* **What you will do**:
Reproduce only the lines from the one containing "Model this object" through the one containing "import * as THREE from 'three';", exactly as written and with both ends included.
%%
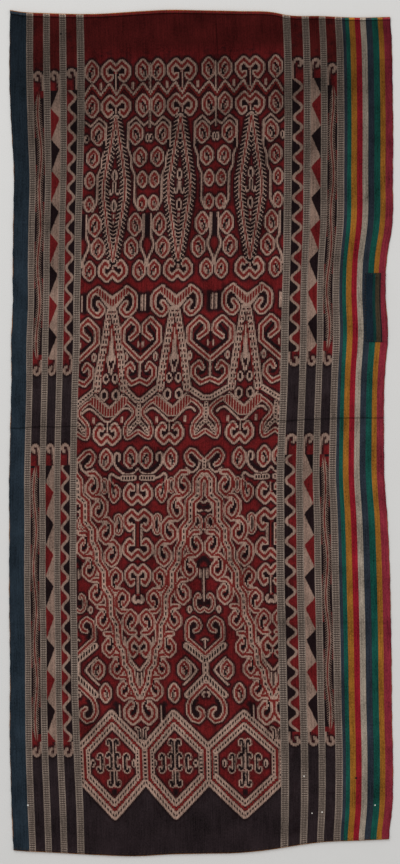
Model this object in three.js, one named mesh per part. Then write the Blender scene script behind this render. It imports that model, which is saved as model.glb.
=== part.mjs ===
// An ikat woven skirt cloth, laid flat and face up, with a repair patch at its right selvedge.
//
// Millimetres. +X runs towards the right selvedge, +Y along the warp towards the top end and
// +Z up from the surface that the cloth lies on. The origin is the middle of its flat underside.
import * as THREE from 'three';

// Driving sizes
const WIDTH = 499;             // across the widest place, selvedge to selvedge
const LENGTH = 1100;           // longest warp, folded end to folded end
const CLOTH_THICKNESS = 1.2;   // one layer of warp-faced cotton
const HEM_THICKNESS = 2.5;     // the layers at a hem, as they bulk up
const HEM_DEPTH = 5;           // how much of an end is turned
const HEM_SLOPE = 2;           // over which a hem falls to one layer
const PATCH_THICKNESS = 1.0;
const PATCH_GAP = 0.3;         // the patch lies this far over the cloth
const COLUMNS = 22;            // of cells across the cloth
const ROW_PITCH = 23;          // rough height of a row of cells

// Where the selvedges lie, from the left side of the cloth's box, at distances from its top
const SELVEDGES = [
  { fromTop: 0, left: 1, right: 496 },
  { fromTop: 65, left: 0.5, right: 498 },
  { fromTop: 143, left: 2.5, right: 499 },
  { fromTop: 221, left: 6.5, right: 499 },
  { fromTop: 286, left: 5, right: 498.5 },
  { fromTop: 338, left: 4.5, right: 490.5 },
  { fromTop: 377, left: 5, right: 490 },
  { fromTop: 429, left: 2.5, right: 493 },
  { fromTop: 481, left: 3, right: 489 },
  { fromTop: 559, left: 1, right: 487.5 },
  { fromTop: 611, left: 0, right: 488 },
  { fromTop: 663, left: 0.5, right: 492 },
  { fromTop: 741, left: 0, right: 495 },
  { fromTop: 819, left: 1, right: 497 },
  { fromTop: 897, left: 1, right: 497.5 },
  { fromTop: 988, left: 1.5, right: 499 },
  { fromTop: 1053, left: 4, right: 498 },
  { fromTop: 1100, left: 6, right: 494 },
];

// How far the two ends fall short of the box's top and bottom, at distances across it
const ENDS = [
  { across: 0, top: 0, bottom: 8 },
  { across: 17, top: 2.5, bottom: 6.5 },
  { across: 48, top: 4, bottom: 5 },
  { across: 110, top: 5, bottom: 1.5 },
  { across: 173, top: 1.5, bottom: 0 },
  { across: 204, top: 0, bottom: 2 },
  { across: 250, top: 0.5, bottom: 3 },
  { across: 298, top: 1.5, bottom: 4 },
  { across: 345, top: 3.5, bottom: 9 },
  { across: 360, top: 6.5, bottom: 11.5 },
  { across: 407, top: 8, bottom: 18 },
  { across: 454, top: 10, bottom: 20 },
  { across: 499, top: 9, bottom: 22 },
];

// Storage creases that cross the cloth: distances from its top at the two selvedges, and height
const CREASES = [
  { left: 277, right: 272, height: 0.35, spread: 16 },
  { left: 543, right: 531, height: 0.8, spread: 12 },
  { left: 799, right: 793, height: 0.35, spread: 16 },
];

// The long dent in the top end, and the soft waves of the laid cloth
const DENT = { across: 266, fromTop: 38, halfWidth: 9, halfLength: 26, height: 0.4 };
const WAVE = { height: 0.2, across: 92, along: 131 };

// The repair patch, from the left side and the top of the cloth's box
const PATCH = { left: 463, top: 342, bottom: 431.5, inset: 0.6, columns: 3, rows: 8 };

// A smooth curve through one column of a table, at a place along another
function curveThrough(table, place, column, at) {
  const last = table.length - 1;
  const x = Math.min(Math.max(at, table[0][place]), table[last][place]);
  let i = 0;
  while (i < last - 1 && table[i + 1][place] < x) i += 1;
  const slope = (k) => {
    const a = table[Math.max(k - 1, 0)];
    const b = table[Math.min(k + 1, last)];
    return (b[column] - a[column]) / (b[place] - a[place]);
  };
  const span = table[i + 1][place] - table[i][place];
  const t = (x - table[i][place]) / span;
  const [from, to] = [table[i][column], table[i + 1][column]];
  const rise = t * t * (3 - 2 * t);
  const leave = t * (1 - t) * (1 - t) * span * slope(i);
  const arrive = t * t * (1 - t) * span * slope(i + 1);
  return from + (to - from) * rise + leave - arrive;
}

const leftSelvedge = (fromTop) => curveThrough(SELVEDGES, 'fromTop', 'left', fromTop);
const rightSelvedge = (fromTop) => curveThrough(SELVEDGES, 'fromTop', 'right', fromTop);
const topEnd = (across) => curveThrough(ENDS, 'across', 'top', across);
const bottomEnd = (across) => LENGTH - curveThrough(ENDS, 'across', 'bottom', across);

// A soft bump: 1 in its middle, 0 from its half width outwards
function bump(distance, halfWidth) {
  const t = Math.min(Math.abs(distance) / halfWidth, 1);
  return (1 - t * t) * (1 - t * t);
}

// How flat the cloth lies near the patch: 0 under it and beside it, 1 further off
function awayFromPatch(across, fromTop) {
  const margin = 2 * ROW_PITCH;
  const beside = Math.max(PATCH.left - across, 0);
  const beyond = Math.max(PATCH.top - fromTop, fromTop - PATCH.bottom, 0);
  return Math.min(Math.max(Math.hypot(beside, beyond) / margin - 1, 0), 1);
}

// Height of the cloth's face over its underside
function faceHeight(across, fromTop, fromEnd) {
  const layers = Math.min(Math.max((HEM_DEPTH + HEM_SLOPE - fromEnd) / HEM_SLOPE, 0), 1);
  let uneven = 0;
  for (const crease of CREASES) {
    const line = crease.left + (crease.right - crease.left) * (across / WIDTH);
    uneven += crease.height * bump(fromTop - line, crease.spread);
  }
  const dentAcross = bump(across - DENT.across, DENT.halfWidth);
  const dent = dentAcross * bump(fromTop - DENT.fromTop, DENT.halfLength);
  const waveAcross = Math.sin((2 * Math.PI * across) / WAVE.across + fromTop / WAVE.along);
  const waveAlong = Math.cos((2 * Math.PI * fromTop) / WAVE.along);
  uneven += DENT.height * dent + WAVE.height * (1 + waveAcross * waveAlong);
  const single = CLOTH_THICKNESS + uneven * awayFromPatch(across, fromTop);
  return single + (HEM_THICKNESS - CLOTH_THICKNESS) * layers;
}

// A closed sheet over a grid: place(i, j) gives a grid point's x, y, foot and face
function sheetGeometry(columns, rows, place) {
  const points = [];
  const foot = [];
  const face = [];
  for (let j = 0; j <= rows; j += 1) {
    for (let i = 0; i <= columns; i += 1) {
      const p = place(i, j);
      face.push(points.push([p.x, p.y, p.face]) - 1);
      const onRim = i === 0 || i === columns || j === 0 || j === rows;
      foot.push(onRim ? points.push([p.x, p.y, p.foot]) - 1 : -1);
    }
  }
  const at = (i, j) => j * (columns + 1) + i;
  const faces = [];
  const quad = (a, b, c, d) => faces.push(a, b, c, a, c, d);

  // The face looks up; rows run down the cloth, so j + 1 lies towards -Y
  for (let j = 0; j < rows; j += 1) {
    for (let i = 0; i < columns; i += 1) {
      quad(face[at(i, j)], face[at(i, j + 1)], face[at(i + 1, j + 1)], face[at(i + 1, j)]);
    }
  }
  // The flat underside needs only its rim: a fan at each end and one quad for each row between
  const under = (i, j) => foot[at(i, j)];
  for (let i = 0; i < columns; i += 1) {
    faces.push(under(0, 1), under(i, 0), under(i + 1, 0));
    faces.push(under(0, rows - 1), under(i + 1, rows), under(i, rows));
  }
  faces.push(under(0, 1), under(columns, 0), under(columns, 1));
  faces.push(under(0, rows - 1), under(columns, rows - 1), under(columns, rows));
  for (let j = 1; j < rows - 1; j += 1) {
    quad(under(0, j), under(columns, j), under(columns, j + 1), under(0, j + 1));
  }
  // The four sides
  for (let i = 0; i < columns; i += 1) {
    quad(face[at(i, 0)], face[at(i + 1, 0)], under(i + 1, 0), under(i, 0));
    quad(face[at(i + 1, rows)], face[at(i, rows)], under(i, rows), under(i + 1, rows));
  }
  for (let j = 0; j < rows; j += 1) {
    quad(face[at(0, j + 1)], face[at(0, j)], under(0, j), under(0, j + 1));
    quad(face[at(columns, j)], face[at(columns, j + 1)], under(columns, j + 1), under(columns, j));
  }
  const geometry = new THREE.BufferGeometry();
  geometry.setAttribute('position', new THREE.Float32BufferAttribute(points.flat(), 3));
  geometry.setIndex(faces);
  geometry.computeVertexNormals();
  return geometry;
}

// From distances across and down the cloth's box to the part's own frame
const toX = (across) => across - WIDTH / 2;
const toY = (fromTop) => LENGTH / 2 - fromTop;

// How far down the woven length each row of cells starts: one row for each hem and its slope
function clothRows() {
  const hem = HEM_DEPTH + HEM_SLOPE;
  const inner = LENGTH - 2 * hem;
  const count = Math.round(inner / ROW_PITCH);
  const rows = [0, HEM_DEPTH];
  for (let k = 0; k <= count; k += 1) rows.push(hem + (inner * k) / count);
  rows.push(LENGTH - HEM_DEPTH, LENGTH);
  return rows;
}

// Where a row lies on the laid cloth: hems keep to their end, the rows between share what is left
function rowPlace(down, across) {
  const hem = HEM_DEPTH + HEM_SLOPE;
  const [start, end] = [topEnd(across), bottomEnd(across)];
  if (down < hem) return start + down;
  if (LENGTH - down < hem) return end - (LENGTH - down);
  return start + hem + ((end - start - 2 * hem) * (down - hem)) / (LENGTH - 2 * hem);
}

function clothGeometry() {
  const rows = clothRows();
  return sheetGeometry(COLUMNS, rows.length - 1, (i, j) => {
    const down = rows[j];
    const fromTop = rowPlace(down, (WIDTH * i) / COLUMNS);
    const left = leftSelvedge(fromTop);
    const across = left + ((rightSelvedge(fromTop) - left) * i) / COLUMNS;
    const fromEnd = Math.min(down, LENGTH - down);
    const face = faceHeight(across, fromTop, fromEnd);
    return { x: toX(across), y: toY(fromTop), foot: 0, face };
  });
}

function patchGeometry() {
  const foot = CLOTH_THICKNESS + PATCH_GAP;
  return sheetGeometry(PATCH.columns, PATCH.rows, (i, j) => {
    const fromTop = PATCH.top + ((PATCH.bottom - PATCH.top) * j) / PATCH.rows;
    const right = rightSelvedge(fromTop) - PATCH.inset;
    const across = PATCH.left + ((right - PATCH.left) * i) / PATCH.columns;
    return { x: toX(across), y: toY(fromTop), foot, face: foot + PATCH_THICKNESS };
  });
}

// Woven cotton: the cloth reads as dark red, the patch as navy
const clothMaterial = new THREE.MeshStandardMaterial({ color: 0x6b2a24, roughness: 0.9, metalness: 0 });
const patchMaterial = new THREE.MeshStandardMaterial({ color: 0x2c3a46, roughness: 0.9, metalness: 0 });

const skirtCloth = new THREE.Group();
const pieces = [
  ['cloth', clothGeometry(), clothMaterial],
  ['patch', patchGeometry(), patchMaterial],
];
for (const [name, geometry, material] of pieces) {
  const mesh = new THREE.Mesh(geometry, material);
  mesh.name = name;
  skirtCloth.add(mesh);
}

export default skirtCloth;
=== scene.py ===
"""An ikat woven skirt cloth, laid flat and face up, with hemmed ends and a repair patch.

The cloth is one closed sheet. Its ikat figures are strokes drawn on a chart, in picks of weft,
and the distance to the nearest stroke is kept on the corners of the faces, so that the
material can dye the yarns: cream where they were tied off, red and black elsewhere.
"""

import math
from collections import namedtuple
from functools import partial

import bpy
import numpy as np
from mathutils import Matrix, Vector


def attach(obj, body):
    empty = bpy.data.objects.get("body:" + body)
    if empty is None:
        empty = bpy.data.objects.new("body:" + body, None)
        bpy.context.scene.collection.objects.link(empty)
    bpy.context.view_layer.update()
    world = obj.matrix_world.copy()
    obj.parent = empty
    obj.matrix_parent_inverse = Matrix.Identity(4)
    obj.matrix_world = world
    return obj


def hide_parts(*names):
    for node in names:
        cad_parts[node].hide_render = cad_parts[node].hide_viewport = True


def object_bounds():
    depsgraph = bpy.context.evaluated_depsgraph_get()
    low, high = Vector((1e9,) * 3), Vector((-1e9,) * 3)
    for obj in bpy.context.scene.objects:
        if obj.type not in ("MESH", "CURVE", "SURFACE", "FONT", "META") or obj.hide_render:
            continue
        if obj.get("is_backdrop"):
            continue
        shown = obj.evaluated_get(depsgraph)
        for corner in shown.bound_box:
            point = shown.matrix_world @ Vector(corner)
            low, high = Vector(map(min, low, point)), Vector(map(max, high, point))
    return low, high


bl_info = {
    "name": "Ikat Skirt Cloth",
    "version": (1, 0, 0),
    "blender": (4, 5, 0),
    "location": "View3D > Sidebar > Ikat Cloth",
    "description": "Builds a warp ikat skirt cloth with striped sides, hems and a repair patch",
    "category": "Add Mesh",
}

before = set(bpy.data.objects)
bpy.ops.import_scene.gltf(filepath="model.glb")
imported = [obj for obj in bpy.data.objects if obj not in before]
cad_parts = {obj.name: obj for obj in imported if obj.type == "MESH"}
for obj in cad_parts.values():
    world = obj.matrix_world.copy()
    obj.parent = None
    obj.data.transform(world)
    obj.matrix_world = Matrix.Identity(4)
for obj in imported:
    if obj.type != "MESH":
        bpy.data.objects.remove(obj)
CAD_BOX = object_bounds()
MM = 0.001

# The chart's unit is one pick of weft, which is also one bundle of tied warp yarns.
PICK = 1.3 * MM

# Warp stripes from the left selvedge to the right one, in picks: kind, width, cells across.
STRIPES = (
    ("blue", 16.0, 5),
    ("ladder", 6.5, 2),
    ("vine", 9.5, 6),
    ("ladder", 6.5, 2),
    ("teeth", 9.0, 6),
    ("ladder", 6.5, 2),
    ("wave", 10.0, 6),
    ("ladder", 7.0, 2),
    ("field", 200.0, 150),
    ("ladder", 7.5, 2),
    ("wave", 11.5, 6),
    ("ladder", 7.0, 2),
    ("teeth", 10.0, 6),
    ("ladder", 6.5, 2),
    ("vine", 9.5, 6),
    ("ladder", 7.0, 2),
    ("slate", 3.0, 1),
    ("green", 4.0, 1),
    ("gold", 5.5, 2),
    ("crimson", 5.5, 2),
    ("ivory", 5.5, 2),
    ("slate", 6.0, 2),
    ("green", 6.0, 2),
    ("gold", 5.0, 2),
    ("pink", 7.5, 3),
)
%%
%%
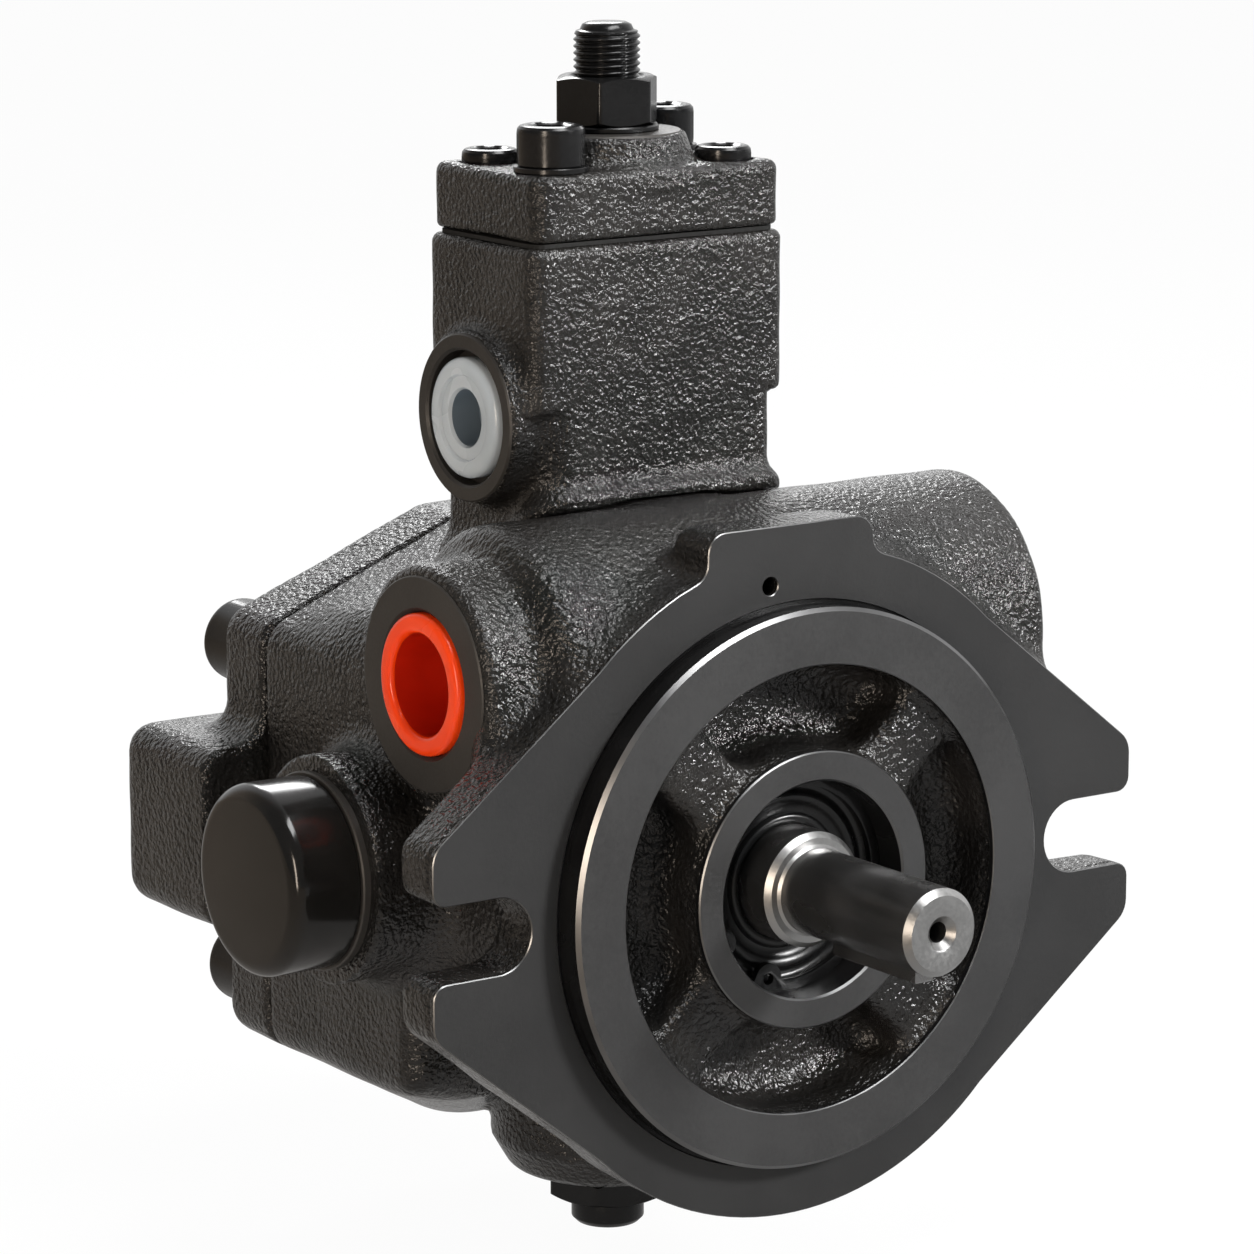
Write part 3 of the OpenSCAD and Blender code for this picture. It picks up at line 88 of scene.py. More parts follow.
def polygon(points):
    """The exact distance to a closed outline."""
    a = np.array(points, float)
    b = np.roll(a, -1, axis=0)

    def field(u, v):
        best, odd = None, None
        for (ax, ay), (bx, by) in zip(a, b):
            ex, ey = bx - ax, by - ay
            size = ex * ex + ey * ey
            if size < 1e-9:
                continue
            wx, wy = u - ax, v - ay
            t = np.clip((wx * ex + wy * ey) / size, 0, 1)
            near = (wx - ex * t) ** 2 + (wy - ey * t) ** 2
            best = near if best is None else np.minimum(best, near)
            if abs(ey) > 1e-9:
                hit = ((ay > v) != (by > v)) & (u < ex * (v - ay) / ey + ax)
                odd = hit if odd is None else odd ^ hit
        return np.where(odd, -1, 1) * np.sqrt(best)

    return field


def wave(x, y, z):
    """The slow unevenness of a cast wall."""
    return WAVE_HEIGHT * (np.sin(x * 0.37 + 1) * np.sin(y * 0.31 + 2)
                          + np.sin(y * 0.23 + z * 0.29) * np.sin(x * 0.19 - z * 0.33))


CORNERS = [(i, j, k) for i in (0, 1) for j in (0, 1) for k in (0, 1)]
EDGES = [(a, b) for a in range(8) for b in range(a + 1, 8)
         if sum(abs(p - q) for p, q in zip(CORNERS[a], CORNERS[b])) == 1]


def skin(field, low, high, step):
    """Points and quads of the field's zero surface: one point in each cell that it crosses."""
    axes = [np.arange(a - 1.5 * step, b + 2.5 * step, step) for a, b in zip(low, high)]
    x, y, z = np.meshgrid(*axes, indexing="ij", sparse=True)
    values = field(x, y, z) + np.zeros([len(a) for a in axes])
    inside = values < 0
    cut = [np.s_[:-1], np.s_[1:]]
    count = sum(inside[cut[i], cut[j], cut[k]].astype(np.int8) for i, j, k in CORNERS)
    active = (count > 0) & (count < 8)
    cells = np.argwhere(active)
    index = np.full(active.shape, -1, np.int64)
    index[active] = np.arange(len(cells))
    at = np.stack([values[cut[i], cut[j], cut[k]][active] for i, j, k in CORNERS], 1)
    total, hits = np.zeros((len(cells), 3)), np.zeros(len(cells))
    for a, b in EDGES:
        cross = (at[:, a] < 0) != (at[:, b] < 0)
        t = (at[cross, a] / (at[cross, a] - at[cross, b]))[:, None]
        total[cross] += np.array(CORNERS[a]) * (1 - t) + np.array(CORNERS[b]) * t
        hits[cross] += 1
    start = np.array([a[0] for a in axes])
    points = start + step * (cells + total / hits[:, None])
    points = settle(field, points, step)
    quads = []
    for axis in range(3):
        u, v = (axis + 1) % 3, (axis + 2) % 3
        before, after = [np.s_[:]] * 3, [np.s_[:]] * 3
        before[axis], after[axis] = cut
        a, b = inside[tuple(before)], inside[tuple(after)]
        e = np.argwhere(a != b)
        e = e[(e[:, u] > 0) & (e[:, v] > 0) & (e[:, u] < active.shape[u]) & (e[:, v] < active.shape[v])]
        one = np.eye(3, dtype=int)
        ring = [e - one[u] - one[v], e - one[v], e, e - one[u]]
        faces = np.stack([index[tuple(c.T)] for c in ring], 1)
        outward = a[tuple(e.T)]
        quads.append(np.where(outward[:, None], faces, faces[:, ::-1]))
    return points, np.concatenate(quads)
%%
* **Reply**:
Model this object in three.js, one named mesh per part. Then write the Blender scene script behind this render. It imports that model, which is saved as model.glb.
=== part.mjs ===
// An ikat woven skirt cloth, laid flat and face up, with a repair patch at its right selvedge.
//
// Millimetres. +X runs towards the right selvedge, +Y along the warp towards the top end and
// +Z up from the surface that the cloth lies on. The origin is the middle of its flat underside.
import * as THREE from 'three';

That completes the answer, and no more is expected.